— Ну, шпионка, или мы тебя повесим, или выкладывай всю правду!
— Мы — сестры, — рассказывала Коцинене. — Хотели поехать в Киев, к тете.
— Так в Киеве же немцы!
— Неужели? — удивилась Коцинене. — А мы и не знали! Газет нет, радио нет, мы совершенно не знаем, что происходит.
В его-то кабинете черная, как сковородка, непрерывно тарахтела „говорилка“. Запросили Киев (или только сказали, что запросили), действительно ли проживает там такая. Через неделю пришел положительный ответ, и нам заявили:
— Вы неглупые женщины, знаете, что спецпереселенцы нас не любят. Нам надо знать, о чем они между собой разговаривают, что думают. Таких сведений мы не имеем, потому что у нас нет надежных людей, знающих ваш язык. Если поможете нам — вернетесь обратно, если нет — расстреляем как дезертиров. Драгоценности конфискуем.
Получив наше согласие помогать им — другого выхода не было, — нас по этапу, через тюрьмы, вернули в Камень. „Помогали“ мы так: раздобыв газету и найдя там какое-нибудь сообщение, мы бежали в управление и докладывали, что литовцы, дескать, говорят то-то и то-то. Нам сердито отвечали, что об этом написано в газетах. Мы удивлялись: „Неужели?“ Потом стали объяснять, что при нас литовцы не говорят, потому что видят, как мы ходим в управление, и все спрашивают, что мы тут делаем… Тогда нам было велено встречаться с гэбэшниками на улице и передавать, что узнали. Но мы продолжали стоять на своем: литовцы при нас все равно ничего не говорят и упрекают, что мы распущенные и шляемся с русскими. Когда нас увезли на север, мы обрадовались, что пришел конец этому кошмару…»

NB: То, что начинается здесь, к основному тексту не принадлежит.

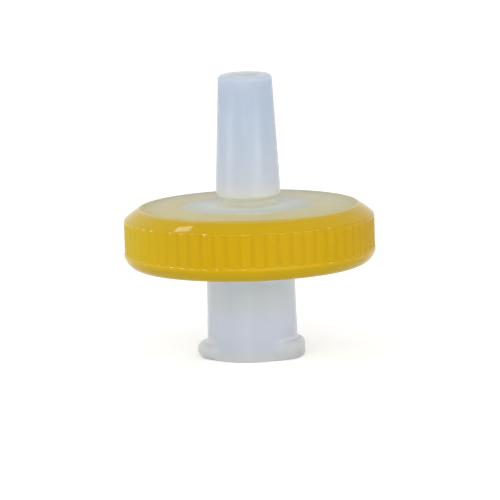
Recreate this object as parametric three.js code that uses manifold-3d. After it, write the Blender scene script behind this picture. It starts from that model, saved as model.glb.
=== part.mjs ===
// Syringe filter, 13 mm membrane class: two luer housings clamped on a membrane by a moulded grip ring.
// Millimetres, +Z up. The axis of the filter is Z, the origin is in the plane of the inlet's rim, and
// the inlet's two lugs lie along +X and -X.
import * as THREE from "three";
import { mergeVertices } from "three/addons/utils/BufferGeometryUtils.js";
import Module from "manifold-3d";

const wasm = await Module();
wasm.setup();

// ---- Driving dimensions ----------------------------------------------------------------------

// Membrane and the chamber on each side of it.
const membraneRadius = 6.5;
const membraneThickness = 0.18;
const clampWidth = 1.75; // width of the ring on which the membrane is gripped
const chamberDepth = 0.45;
const lipWidth = 0.2; // wall round the membrane's edge
const fitClearance = 0.02; // between round faces that fit in each other

// Disc: two flanges with the web of the grip ring between them.
const flangeThickness = 1.05;
const webThickness = 2.2;
const webDepth = 1.36;
const centreRise = 0.1; // low round pad over the chamber, at the foot of the tip
const centreBevel = 0.1;

// Female luer inlet, below the disc.
const hubHeight = 6.85;
const hubWall = 1.15;
const hubDraft = 0.011; // radius lost for each millimetre of height
const hubFillet = 0.3;
const rimBevel = 0.08;
const socketMouthRadius = 2.145;
const socketTaper = 0.03; // the 6 % luer taper, as radius for each millimetre of depth
const socketFloor = 1.15; // plastic between the socket's end and the chamber
const passageRadius = 0.9;

// Lugs of the luer lock, at the inlet's rim.
const lugReach = 0.63;
const lugHeight = 1.28;
const lugSweep = 102; // degrees
const lugEndRun = 10; // degrees over which a lug rises from the hub's wall
const lugUpperRound = 0.5;
const lugLowerRound = 0.32;

// Male luer outlet, above the disc.
const tipEndRadius = 1.967;
const tipTaper = 0.0474; // radius for each millimetre of length
const tipLength = 8.95;
const tipEdgeRound = 0.36;
const tipEndRound = 0.34;
const neckHeight = 0.74;
const neckUndercut = 0.4;
const neckFillet = 0.2;
const boreRadius = 1.15;

// Grip ring.
const ringWall = 1.14; // from the flange's edge to the top of the ribs
const ringLand = 0.05; // flat of the ring beside the top disc
const ringBaseLand = 0.42; // and beside the bottom disc
const upperShoulder = 0.84; // height of the straight slope above the ribs
const lowerShoulder = 1.0; // and of the rounded one below them
const lowerFullness = 0.5; // 0 for a straight slope, 1 for a curve drawn out to the square corner
const ribCount = 60;
const grooveMouth = 0.42;
const grooveFloor = 0.16;
const grooveDepth = 0.12;

// Ribs that hold the membrane off the chamber's walls.
const spreaderCount = 8;
const spreaderHeight = 0.25;
const supportCount = 12;
const supportRidges = 2;
const supportWidth = 0.35;

// ---- Levels and radii that follow from them ---------------------------------------------------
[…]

Приближался Новый, 1943-й, год. Я надела национальный костюм и была самой нарядной. Природа приготовила нам новогодний подарок: на небе горело чудесное северное сияние, освещая всю тундру длинными цветными веерами. Встречать Новый год мы пошли в юрту Жильвитиса, где почти постоянно находился Вайдевутис, влюбленный в Гене Закарявичюте. После того как Инзялис отсюда съехал, средние нары уже разобрали, и места хватало. Детишки под руководством Чибилене пели и декламировали. Я в национальном костюме пела свои собственные песенки. Ральченене перевела их гостю — русскому с пристани. Тот попросил предупредить меня, что за такие песни могут посадить. Под собственный аккомпанемент (я сама напевала мелодию) я исполнила танец «Умирающий лебедь». Настроение у всех было превосходное. Юргис Гасюнас не спускал с меня глаз. Из мальчика он уже превратился в юношу. Юргис был комсомольцем-идеалистом, еще в школе свято верившим словам своего учителя. Люди смеялись над ним. Только моя мама заступалась:
— Нельзя смеяться над идеалами человека! Смейтесь над теми, кто меняет шкуру, а идеалистов надо уважать.
Праздник кончился. Через пару дней приходит Ядзя и говорит:
— Знаешь, Юрате, Юргис в тебя влюбился!
— Какой?
— Гасюнас.
— Я же на два года старше его, он еще совсем мальчик — шестнадцать лет!
— Он не решился сам сказать тебе, попросил, чтобы я передала.
Мне стало интересно. Я вспомнила его в канун Нового года — чистенького, в костюмчике, из которого вырос. Может, тогда в национальном костюме я и неплохо выглядела, но в будни?!! Когда сижу на нарах с закопченным от лучины лицом? В прожженной юбке, в шубейке с протертым животом, в блеклой фиолетовой шапке и с обернутыми в тряпки ногами? Разве можно влюбиться в такую девушку? И разве это сейчас на уме, когда каждый день в голодные глаза смотрит смерть? Однако глубоко в душе мне было приятно. Осмелев, Юргис начал к нам захаживать, то дров наколет, то воду принесет. Это очень не нравилось его матери. Когда я появлялась в юрте Жильвитиса, она кричала: «Снова корова эта пришла детям голову дурить!» Я не сердилась, меня только смех разбирал. «Любишь меня?» — спрашивал Юргис, но я не могла ответить ему «да!». Мое сердце молчало, но все равно было приятно.